Dans les prisons libanaises, une population carcérale qui explose
©Ici Beyrouth

Quand on pénètre dans les murs de la prison de Roumieh, située dans le Metn, on pourrait croire à un camp de transit plutôt qu’à un lieu d’exécution des peines. Conçue pour accueillir entre 1 000 et 1 200 détenus, elle en abrite aujourd’hui près de 4 000, soit une occupation d’au moins 300 % de sa capacité.

À l’échelle nationale, le constat n’est guère plus encourageant. Selon Human Rights Watch (HRW), le système pénitentiaire libanais dispose d’une capacité officielle d’environ 4 760 places pour près de 8 500 personnes incarcérées en août 2023. Un rapport plus récent de la Commission nationale des droits de l’Homme (CNDH-Liban) estime qu’à la fin de 2023, les prisons centrales, les centres régionaux et les cellules des palais de justice pouvaient accueillir quelque 3 000 détenus, alors que la population carcérale dépassait 7 800.

Autre donnée alarmante : près de 83 % des détenus sont toujours en détention préventive, c’est-à-dire sans jugement définitif, selon des chiffres couvrant la période allant de 2024 à 2025. Ce déséquilibre chronique illustre la lenteur d’un système judiciaire engorgé, incapable de suivre le rythme des arrestations.

Conditions de détention 

Cette surpopulation n’est pas sans conséquences dramatiques. Sur le plan sanitaire, Amnesty International a relevé une chute vertigineuse du budget alloué aux soins médicaux dans les prisons : la valeur réelle des crédits du ministère de l’Intérieur est passée de 7,3 millions de dollars en 2019 à environ 628 000 dollars en 2022, sous l’effet de la dépréciation de la livre libanaise.

L’alimentation et l’hygiène ont également été affectées par la crise économique qui frappe le pays depuis 2019. L’État peine à régler ses dettes auprès des fournisseurs, tandis que les familles des détenus, elles-mêmes frappées par la pauvreté, ne peuvent plus subvenir aux besoins de leurs proches incarcérés.

À Roumieh, symbole de cette crise, des détenus dorment à même le sol ou se partagent des cellules prévues pour un seul occupant. L’accès au soleil est limité, les soins médicaux souvent différés, et les conditions de vie qualifiées d'« inhumaines » par plusieurs organisations.

 

Les causes profondes d’un engrenage

La crise carcérale libanaise ne s’explique pas uniquement par l’augmentation du nombre d’arrestations. Elle résulte de facteurs multiples qui se nourrissent les uns des autres.

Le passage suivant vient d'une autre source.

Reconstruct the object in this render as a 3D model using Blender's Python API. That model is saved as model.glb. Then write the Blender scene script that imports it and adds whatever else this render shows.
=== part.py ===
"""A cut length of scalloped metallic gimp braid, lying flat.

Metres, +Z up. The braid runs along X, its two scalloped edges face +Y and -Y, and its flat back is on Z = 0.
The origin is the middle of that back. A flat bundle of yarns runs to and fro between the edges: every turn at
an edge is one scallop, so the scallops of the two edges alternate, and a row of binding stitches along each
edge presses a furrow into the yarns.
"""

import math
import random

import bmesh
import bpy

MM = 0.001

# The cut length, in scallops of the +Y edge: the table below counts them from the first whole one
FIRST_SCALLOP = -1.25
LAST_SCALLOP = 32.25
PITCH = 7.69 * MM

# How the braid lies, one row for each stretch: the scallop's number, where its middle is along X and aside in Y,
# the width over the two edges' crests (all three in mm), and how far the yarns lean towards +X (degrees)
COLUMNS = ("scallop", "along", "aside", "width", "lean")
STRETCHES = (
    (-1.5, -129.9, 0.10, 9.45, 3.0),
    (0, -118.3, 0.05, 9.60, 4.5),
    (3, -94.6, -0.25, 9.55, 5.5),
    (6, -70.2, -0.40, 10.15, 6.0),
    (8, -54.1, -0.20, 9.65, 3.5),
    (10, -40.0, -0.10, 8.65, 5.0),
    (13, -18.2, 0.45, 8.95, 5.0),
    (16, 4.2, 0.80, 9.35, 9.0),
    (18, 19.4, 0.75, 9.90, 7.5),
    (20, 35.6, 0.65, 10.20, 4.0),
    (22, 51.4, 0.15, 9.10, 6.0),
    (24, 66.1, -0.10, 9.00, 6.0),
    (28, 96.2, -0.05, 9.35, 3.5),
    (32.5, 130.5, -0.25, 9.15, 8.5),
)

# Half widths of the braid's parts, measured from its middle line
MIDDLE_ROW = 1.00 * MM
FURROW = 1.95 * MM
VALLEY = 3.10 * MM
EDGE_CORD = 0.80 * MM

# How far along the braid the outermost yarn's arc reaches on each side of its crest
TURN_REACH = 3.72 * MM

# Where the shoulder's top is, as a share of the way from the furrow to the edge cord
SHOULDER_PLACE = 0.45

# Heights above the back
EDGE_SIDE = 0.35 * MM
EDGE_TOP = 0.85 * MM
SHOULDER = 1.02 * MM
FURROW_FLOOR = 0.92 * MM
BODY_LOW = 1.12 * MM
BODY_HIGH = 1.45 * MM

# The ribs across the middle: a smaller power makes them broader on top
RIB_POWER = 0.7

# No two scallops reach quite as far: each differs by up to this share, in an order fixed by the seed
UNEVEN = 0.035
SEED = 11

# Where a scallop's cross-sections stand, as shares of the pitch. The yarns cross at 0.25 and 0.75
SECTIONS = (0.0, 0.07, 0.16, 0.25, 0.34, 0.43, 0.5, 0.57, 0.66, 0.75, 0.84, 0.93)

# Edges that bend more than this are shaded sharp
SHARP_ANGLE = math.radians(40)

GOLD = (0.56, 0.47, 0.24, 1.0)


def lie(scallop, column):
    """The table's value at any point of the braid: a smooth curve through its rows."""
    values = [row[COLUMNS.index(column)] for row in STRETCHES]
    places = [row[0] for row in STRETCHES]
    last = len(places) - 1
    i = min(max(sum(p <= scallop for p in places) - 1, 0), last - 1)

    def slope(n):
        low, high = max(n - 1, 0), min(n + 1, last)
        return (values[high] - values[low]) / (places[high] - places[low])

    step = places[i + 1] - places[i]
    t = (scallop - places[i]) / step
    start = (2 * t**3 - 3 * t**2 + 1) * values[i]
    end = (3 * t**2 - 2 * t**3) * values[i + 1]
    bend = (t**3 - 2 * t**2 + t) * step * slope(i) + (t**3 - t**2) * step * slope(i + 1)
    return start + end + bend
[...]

La lenteur de la justice constitue la première cause. À Roumieh, sur 3 619 détenus recensés fin 2024, 2 850 n’avaient pas encore été jugés, selon le barreau de Beyrouth. Les audiences sont régulièrement reportées, le transport des prisonniers est limité par le manque de véhicules ou de carburant et les grèves successives des magistrats et avocats ont accentué l’engorgement.

Le poids des détenus étrangers aggrave la situation. Selon les chiffres du même barreau, près de la moitié des 8 402 détenus recensés en 2024 sont des étrangers, dont 2 572 Syriens et 563 Palestiniens.

 

Des pistes d’action encore à concrétiser

Face à cette situation explosive, plusieurs pistes ont été proposées, sans réelle mise en œuvre. Le barreau de Beyrouth plaide pour l’accélération des jugements et la promotion d’alternatives à l’incarcération pour les délits mineurs, telles que l’assignation à résidence, les peines avec sursis ou les amendes. D’autres appellent à la construction de nouveaux établissements ou à la réhabilitation de ceux déjà existants, à l’instar du centre de réhabilitation de Ouarouar récemment inauguré (en mai 2025) à Baabda. 

L’amélioration des conditions de détention reste aussi une urgence : il s’agit de garantir un accès minimal à la santé, à une alimentation correcte et à un hébergement digne. 

Enfin, la question des détenus étrangers pourrait être partiellement résolue par des rapatriements encadrés. Il convient de souligner que le rapatriement de détenus syriens du Liban vers la Syrie est aujourd’hui à l’ordre du jour, notamment après la chute du régime syrien de Bachar el-Assad en décembre 2024. Les discussions entre les deux pays se poursuivent dans ce sens. 

Rarement mise en avant dans le débat public, la crise carcérale libanaise agit comme une véritable bombe à retardement sociale. Quand la plus grande prison du pays affiche un taux d’occupation de 360 %, quand plus de 80 % des détenus n’ont pas été jugés, quand la santé et l’alimentation deviennent des privilèges, il ne s’agit plus simplement d’un problème de gestion, mais d’une urgence humanitaire au cœur d’un État déjà en crise.